Tilke: "Haben Styropormarkt für ein Jahr weggekauft"

Shanghai-Stararchitekt Hermann Tilke hat sich mit der Strecke für den China-Grand-Prix selbst ein Denkmal gesetzt

(Motorsport-Total.com) - Weil kein anderer Architekt in den letzten Jahren so viele Formel-1-Strecken entworfen hat, wird Hermann Tilke von der Presse schon als "Herr der Ringe" gefeiert. Nach Sepang, dem neuen Hockenheimring und Bahrain hat er sich nun mit dem schätzungsweise 400 Millionen Euro teuren Projekt in Shanghai ein beeindruckendes Denkmal gesetzt.

Titel-Bild zur News: Hermann Tilke

Hermann Tilke hat sich mit dem Shanghai-Projekt selbst übertroffen

Der 'Shanghai International Circuit' ist ohne jeden Zweifel die modernste Rennstrecke der Welt - schon beim Betrachten von Bildern läuft es einem kalt den Rücken hinunter.
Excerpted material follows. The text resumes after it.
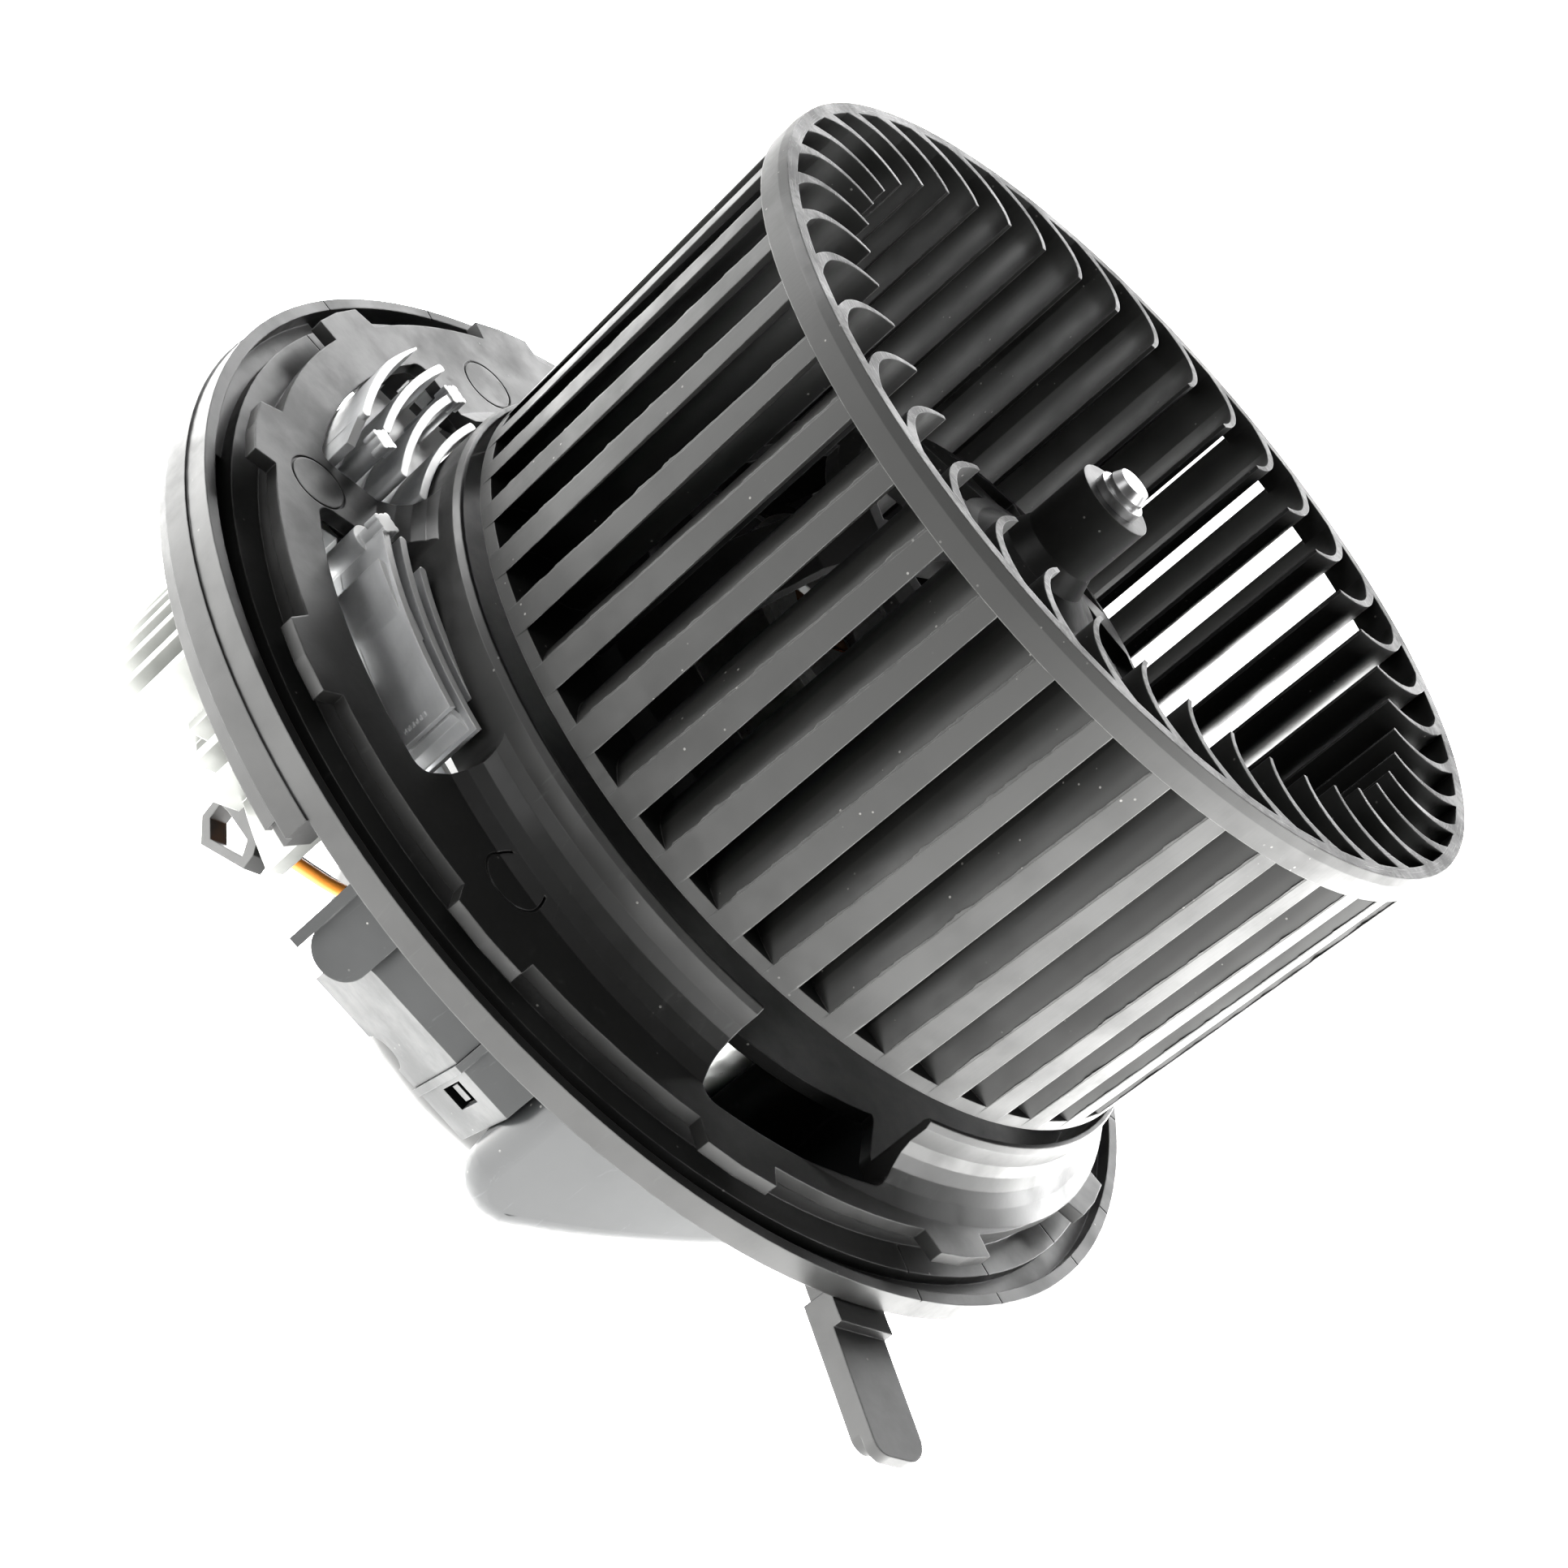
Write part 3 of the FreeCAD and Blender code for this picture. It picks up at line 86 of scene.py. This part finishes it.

Hinter dem Mega-Projekt steckt aber nicht nur der Glamour, der heute optisch zu sehen ist, sondern in erster Linie drei Jahre harte Arbeit, logistische Herausforderungen verschiedenster Art, kulturelle und sprachliche Barrieren sowie vor allem jede Menge Geld.#w1#

40.000 Betonpfähle für einen stabilen Untergrund

Die größte Schwierigkeit beim Bau war nicht etwa das Instandsetzen des futuristisch anmutenden Flügelprofils über der Start- und Zielgerade, sondern vielmehr das Absichern des Bodens. Unter der Strecke befindet sich mehr oder weniger eine Sumpflandschaft, gegen die man mit 40.000 Betonpfählen mit 25 bis 80 Metern Länge ankämpfen musste, auf die aus Gewichtsgründen keine Beton-, sondern eine Styroporschicht aufgelegt wurde.

"Zwischendurch stellte sich das Problem, woher wir weiteres Styropor erhalten", erinnerte sich Tilke im 'Motorsport-aktuell'-Interview. "Wir haben den chinesischen Markt für ein Jahr weggekauft!" Und weiter: "Die modellierte Landschaft also besteht aus Styropor, mit zwei Metern Erde drauf. Styropor wiegt nur ein Zehntel von Erde." So musste vorgegangen werden, um nicht gezwungen zu sein, die angesprochenen Betonpfähle noch tiefer abzusenken.

In der Zusammenarbeit mit den Chinesen hat es laut dem Aachener "erstaunlich wenige Probleme" gegeben: "Während der Bauzeit waren von uns ständig 20 bis 25 Mitarbeiter auf dem Areal, es entwickelte sich eine gute Beziehung. Gemäß der chinesischen Tradition ging man zusammen Essen und Trinken. Inzwischen reden die Chinesen einige Brocken Deutsch und unsere Leute ein wenig Chinesisch."

Kulturelle Barrieren waren schnell überwunden

Tilke erklärte außerdem, es habe anfangs oftmals Meetings gegeben, in denen die Chinesen laut wurden, aber "nach einiger Zeit merkt man, es wird einfach sehr lebhaft diskutiert. Die Chinesen wirken überaus emotional, aber das ist ihre Mentalität. Am Ende einer solchen Sitzung geht man ein Bier trinken und alles ist in Ordnung." Prinzipiell habe die Zusammenarbeit der beiden Teams in Aachen und Shanghai aber zufrieden stellend funktioniert.

Der erste Kontakt mit den Verantwortlichen aus China verlief dafür umso reibungsloser: "Wir glaubten, die eine oder andere Idee würde gewiss dem Rotstift zum Opfer fallen", so Tilke über die Präsentation des ersten Entwurfs in Shanghai. "Wir stellten die Pläne dem Oberbürgermeister vor, dann passierte etwas bei solchen Projekten Ungewöhnliches. Er sagte: 'So machen wir das.'" Anschließend begann die Suche nach einem Grundstück, in die der Architekt ebenfalls eingebunden wurde.

Wenn am kommenden Sonntag erstmals die Formel 1 in China gastiert, werden 170.000 Besucher erwartet - das größte Zuschaueraufkommen bei einem Grand Prix in dieser Saison. Tilke: "Gezwungenermaßen gibt das ein Verkehrsproblem. Das meine ich nicht abschätzig, sondern objektiv." Mit einem unterirdischen Bahnhof direkt an der Strecke, der 2006 in Betrieb genommen werden soll, will man dies aber in den Griff bekommen.